— START —
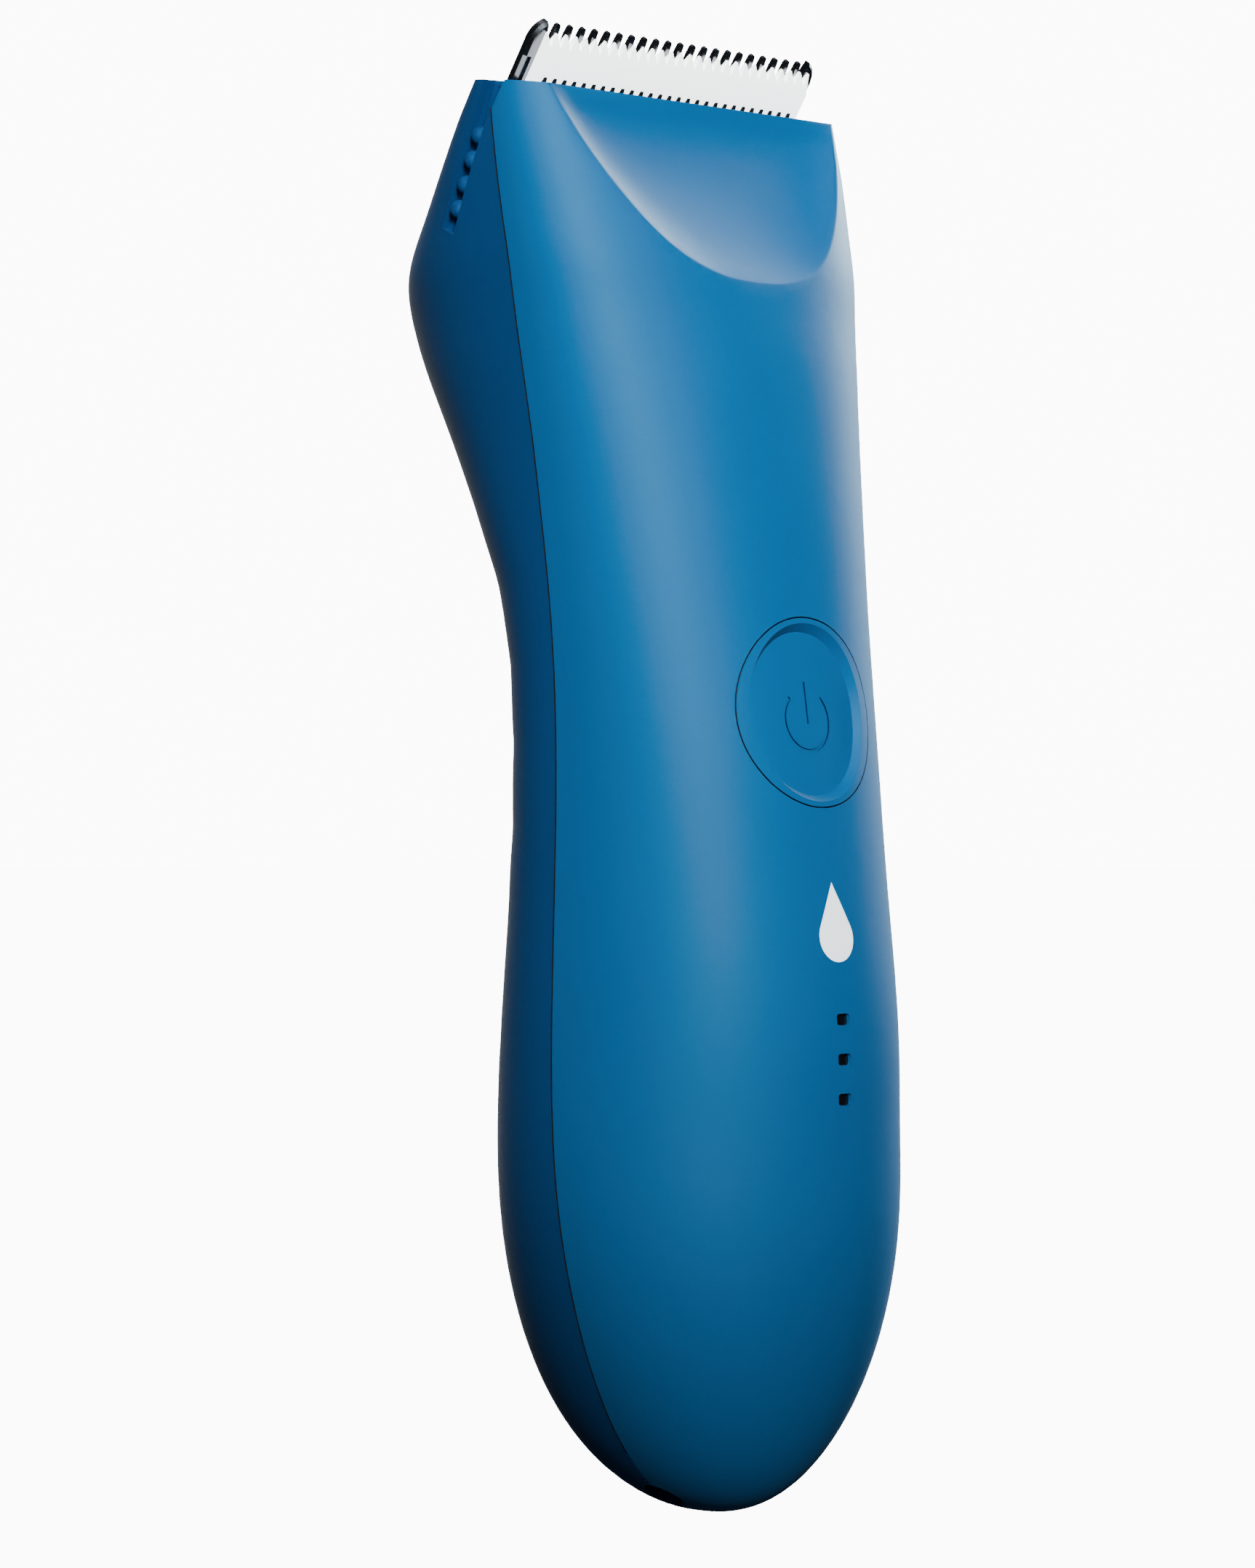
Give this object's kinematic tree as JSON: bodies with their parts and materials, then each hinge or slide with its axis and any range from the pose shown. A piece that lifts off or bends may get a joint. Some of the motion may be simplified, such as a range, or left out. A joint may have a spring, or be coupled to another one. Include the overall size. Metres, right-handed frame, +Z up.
{
  "type": "body groomer",
  "caption": "Upright cordless body groomer with a leaning toothed cutting head, a dished neck, a round power button and a swelling handle that tapers to a rounded foot.",
  "frame": {"origin": "on the vertical axis through the widest part of the handle, level with the lowest point of the rounded foot", "axes": "+Z up along the handle towards the blade, -Y out of the front where the button is, +X to the right when the front faces the viewer"},
  "size_m": [0.048, 0.0533, 0.1536],
  "materials": {
    "body_blue": "satin soft-touch blue",
    "rear_blue": "satin soft-touch darker blue",
    "mark_white": "matt white inlay",
    "seal_black": "matt black silicone",
    "window_black": "smoked light guide",
    "led": "light-emitting chip",
    "comb_black": "polished dark grey comb",
    "ceramic": "white zirconia ceramic",
    "inner_black": "moulded black",
    "spring_steel": "spring steel",
    "screw_steel": "zinc-plated steel",
    "motor_steel": "drawn steel can",
    "motor_plastic": "moulded end cap",
    "magnet": "sintered magnet",
    "rotor": "copper-wound armature",
    "cam": "low-friction plastic",
    "chassis": "moulded natural grey",
    "board_green": "green laminate",
    "switch_grey": "moulded switch body",
    "cell": "sleeved steel cell",
    "nickel": "nickel strip",
    "gold": "gold-plated brass",
    "wire": "insulated lead"
  },
  "bodies": {
    "housing": {"front_shell": "body_blue", "rear_shell": "rear_blue", "front_mark": "mark_white", "button_seal": "seal_black", "light_guides": "window_black", "light_chips": "led", "motor_can": "motor_steel", "motor_end_cap": "motor_plastic", "motor_magnets": "magnet", "inner_frame": "chassis", "frame_screws": "screw_steel", "circuit_board": "board_green", "board_screws": "screw_steel", "click_switch": "switch_grey", "battery_cell": "cell", "battery_tabs": "nickel", "contact_cups": "seal_black", "contact_pins": "gold", "charge_wires": "wire", "motor_wires": "wire", "housing_gasket": "seal_black"},
    "button": {"power_button": "body_blue"},
    "plunger": {"switch_plunger": "switch_grey"},
    "rotor": {"motor_rotor": "rotor", "motor_shaft": "motor_steel", "eccentric_cam": "cam", "cam_pin": "screw_steel"},
    "cartridge": {"fixed_comb": "comb_black", "blade_holder": "inner_black", "blade_spring": "spring_steel", "blade_screws": "screw_steel", "blade_catch": "spring_steel"},
    "cutter": {"ceramic_blade": "ceramic", "blade_carrier": "inner_black"}
  },
  "joints": [
    {"name": "button_press", "type": "slide", "parent": "housing", "child": "button", "axis": [0, 0.9893, -0.1461], "range_m": [0, 0.0004], "stiffness_N_per_m": 1500},
    {"name": "switch_press", "type": "slide", "parent": "housing", "child": "plunger", "axis": [0, 0.9893, -0.1461], "range_m": [0, 0.0004]},
    {"name": "motor_spin", "type": "hinge", "parent": "housing", "child": "rotor", "pos_m": [0, 0.01446, 0.13023], "axis": [0, -0.5592, 0.829], "continuous": true},
    {"name": "cartridge_pull", "type": "slide", "parent": "housing", "child": "cartridge", "axis": [0, -0.5592, 0.829], "range_m": [0, 0.014]},
    {"name": "cutter_stroke", "type": "slide", "parent": "cartridge", "child": "cutter", "axis": [1, 0, 0], "range_m": [-0.0008, 0.0008]}
  ],
  "couplings": [
    {"joint": "switch_press", "follows": "button_press", "ratio": 1}
  ]
}
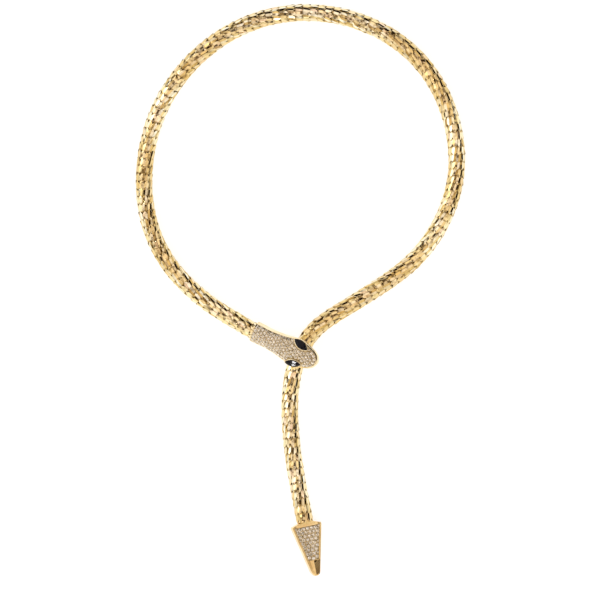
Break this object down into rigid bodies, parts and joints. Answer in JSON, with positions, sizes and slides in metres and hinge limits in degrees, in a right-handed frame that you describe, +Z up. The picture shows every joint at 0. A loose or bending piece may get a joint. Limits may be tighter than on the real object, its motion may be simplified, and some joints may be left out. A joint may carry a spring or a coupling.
{
  "type": "snake necklace",
  "caption": "Collar-length round chain of gold scales with a stone-set snake's head clipped over it and a stone-set arrow-shaped tail tip hanging below.",
  "frame": {"origin": "middle of the necklace's box in plan, on the surface that it lies on", "axes": "+Y up the piece from the tail tip to the back of the neck loop, +X to the picture's right, +Z up off the surface"},
  "size_m": [0.1452, 0.2518, 0.0177],
  "materials": {
    "chain_gold": "polished gold-plated scales with browned recesses",
    "cast_gold": "polished gold plate",
    "clip_gold": "plain gold-plated spring strip",
    "clear_stones": "foil-backed clear cut stones set in pale gold",
    "black_stones": "faceted opaque black stones"
  },
  "bodies": {
    "root": {"snake_chain": "chain_gold", "head_casting": "cast_gold", "head_pave": "clear_stones", "eye_left": "black_stones", "eye_right": "black_stones", "head_clip": "clip_gold", "tail_tip": "cast_gold", "tail_pave": "clear_stones"}
  },
  "joints": []
}
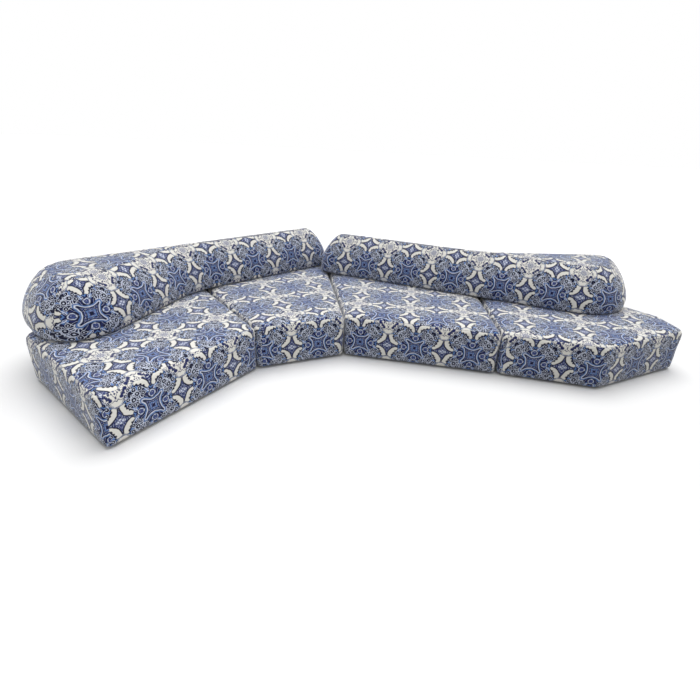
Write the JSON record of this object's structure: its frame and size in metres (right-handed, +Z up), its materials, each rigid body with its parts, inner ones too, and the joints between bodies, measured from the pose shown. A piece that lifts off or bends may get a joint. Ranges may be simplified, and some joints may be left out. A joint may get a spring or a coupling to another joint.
{
  "type": "modular sofa",
  "caption": "Low modular sofa: polygonal upholstered seats in a cranked row on small glides, with long club-shaped loose backrests lying on top.",
  "frame": {"origin": "centre of the bounding box of the whole row, on the floor", "axes": "+X along the front of the third seat, from the left seat to the right one; +Y to the back; +Z up"},
  "size_m": [5.1476, 3.3516, 0.7743],
  "materials": {
    "seat_fabric": "printed cotton velvet, matte",
    "backrest_fabric": "printed cotton velvet, matte",
    "foam": "open-cell foam",
    "webbing": "elastic woven belt",
    "timber": "raw birch plywood",
    "dust_cloth": "black non-woven cloth",
    "glide": "moulded, matte",
    "zinc_steel": "zinc plated",
    "grip_rubber": "fine ribbed grip sheet"
  },
  "bodies": {
    "seat_a": {"seat_a_cover": "seat_fabric", "seat_a_foam": "foam", "seat_a_webbing": "webbing", "seat_a_frame": "timber", "seat_a_dust_cover": "dust_cloth", "seat_a_feet": "glide", "seat_a_screws": "zinc_steel"},
    "seat_b": {"seat_b_cover": "seat_fabric", "seat_b_foam": "foam", "seat_b_webbing": "webbing", "seat_b_frame": "timber", "seat_b_dust_cover": "dust_cloth", "seat_b_feet": "glide", "seat_b_screws": "zinc_steel"},
    "seat_c": {"seat_c_cover": "seat_fabric", "seat_c_foam": "foam", "seat_c_webbing": "webbing", "seat_c_frame": "timber", "seat_c_dust_cover": "dust_cloth", "seat_c_feet": "glide", "seat_c_screws": "zinc_steel"},
    "seat_d": {"seat_d_cover": "seat_fabric", "seat_d_foam": "foam", "seat_d_webbing": "webbing", "seat_d_frame": "timber", "seat_d_dust_cover": "dust_cloth", "seat_d_feet": "glide", "seat_d_screws": "zinc_steel"},
    "backrest_left": {"backrest_left_cover": "backrest_fabric", "backrest_left_core": "foam", "backrest_left_board": "timber", "backrest_left_grip": "grip_rubber"},
    "backrest_right": {"backrest_right_cover": "backrest_fabric", "backrest_right_core": "foam", "backrest_right_board": "timber", "backrest_right_grip": "grip_rubber"}
  },
  "joints": [
    {"name": "seat_b_apart", "type": "slide", "parent": "seat_a", "child": "seat_b", "axis": [0.6884, 0.7254, 0], "range_m": [0, 0.5]},
    {"name": "seat_c_apart", "type": "slide", "parent": "seat_b", "child": "seat_c", "axis": [0.9397, 0.342, 0], "range_m": [0, 0.5]},
    {"name": "seat_d_apart", "type": "slide", "parent": "seat_c", "child": "seat_d", "axis": [0.9877, 0.1564, 0], "range_m": [0, 0.5]},
    {"name": "backrest_left_lift", "type": "slide", "parent": "seat_a", "child": "backrest_left", "axis": [0, 0, 1], "range_m": [0, 0.45]},
    {"name": "backrest_right_lift", "type": "slide", "parent": "seat_c", "child": "backrest_right", "axis": [0, 0, 1], "range_m": [0, 0.45]}
  ]
}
— END —
### Exercise task
Copy all lines from the material that include "pose".

### Response
Give this object's kinematic tree as JSON: bodies with their parts and materials, then each hinge or slide with its axis and any range from the pose shown. A piece that lifts off or bends may get a joint. Some of the motion may be simplified, such as a range, or left out. A joint may have a spring, or be coupled to another one. Include the overall size. Metres, right-handed frame, +Z up.
Write the JSON record of this object's structure: its frame and size in metres (right-handed, +Z up), its materials, each rigid body with its parts, inner ones too, and the joints between bodies, measured from the pose shown. A piece that lifts off or bends may get a joint. Ranges may be simplified, and some joints may be left out. A joint may get a spring or a coupling to another joint.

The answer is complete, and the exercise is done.